In various exemplary embodiments, a Monte Carlo analysis may be
used, as deemed necessary. Due to the incorporation of an external
communication bus 33, remote incorporation of application software
in control programs for the exemplary dual mode acoustic tuning
system 10 can be facilitated. Additionally, manual overrides and/or
fine tuning capabilities may be implemented via the status display
34 or through a manual override system (e.g., manual analog notch
filters, feedback or equalizer units, automatic mixer amplifiers,
etc.) in the event a manual override is necessitated.

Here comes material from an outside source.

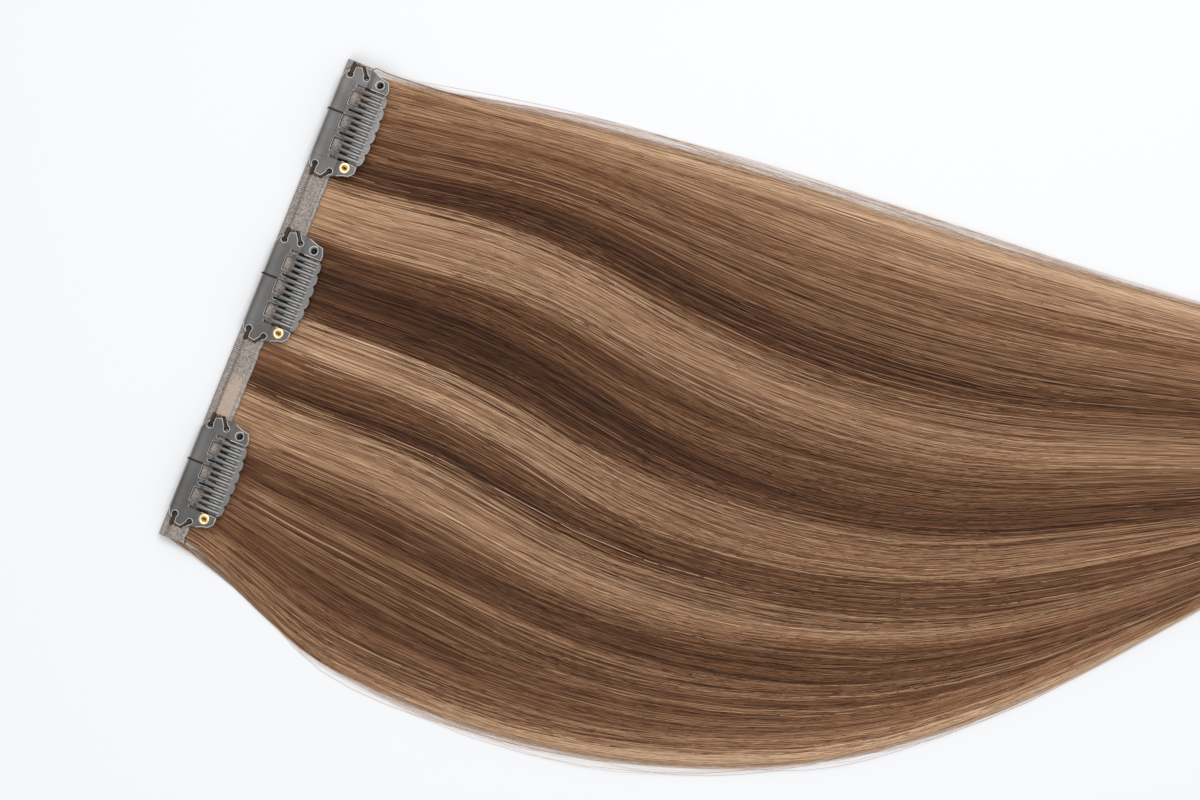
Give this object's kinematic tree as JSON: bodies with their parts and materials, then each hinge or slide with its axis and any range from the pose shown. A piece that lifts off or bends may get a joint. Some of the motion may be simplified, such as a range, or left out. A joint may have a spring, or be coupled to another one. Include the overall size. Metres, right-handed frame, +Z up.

[0030] The exemplary system is capable of using an off-line
approach to determine the major ring modes in the room and
attenuates these nodes through the use of fixed narrow-band digital
filters. These filters are preferably but not necessarily, high
Q's, highly stable digital filters that will allow for continuous
control over these major ring nodes in the room. The exemplary
system can automatically hunt the ring nodes through the use of
excitation signals that will excite the room's ring modes (resonant
frequencies). The first ring nodes, major ring nodes, are
attenuated to a higher level and thus improve the sound systems
dynamic range more than the subsequent nodes. The excitation
signal's level is controlled while it is injected to excite and
detect the ring modes of the room in sequential manor. The filter
parameters are created based on the location of the ring node in
the frequency spectrum and the required attenuation to eliminate
it. The high Q filters will minimize the overall impact on the
frequency band for the listener. Hence, improving the performance
experience and yet controlling the detrimental aspects due to the
acoustics.
[0031] The use of the dual mode approach to tuning of the acoustic
room environment overcomes many of today's limitations in the
real-time dynamic systems or/and the approximate approaches using
simple gain (amplification) limiting techniques based on the open
number of microphones (live sources) and the supporting limiter
devices (limiter, compressors, gated channels). It also allows for
the ability to optimize the sound system for each performance
configuration in its acoustic environment i.e. for the microphone
and input source locations including tapestry and scene
backdrops.
[0032] The many features and advantages of the invention are
apparent from the detailed specification, and thus, it is intended
by the appended claims to cover all such features and advantages of
the invention which fall within the true spirit and scope of the
invention. Further, since numerous modifications and variations
will readily occur to those skilled in the art, it is not desired
to limit the invention to the exact construction and operation
illustrated and described, and accordingly, all suitable
modifications and equivalents maybe resorted to, falling within the
scope of the invention.
* * * * *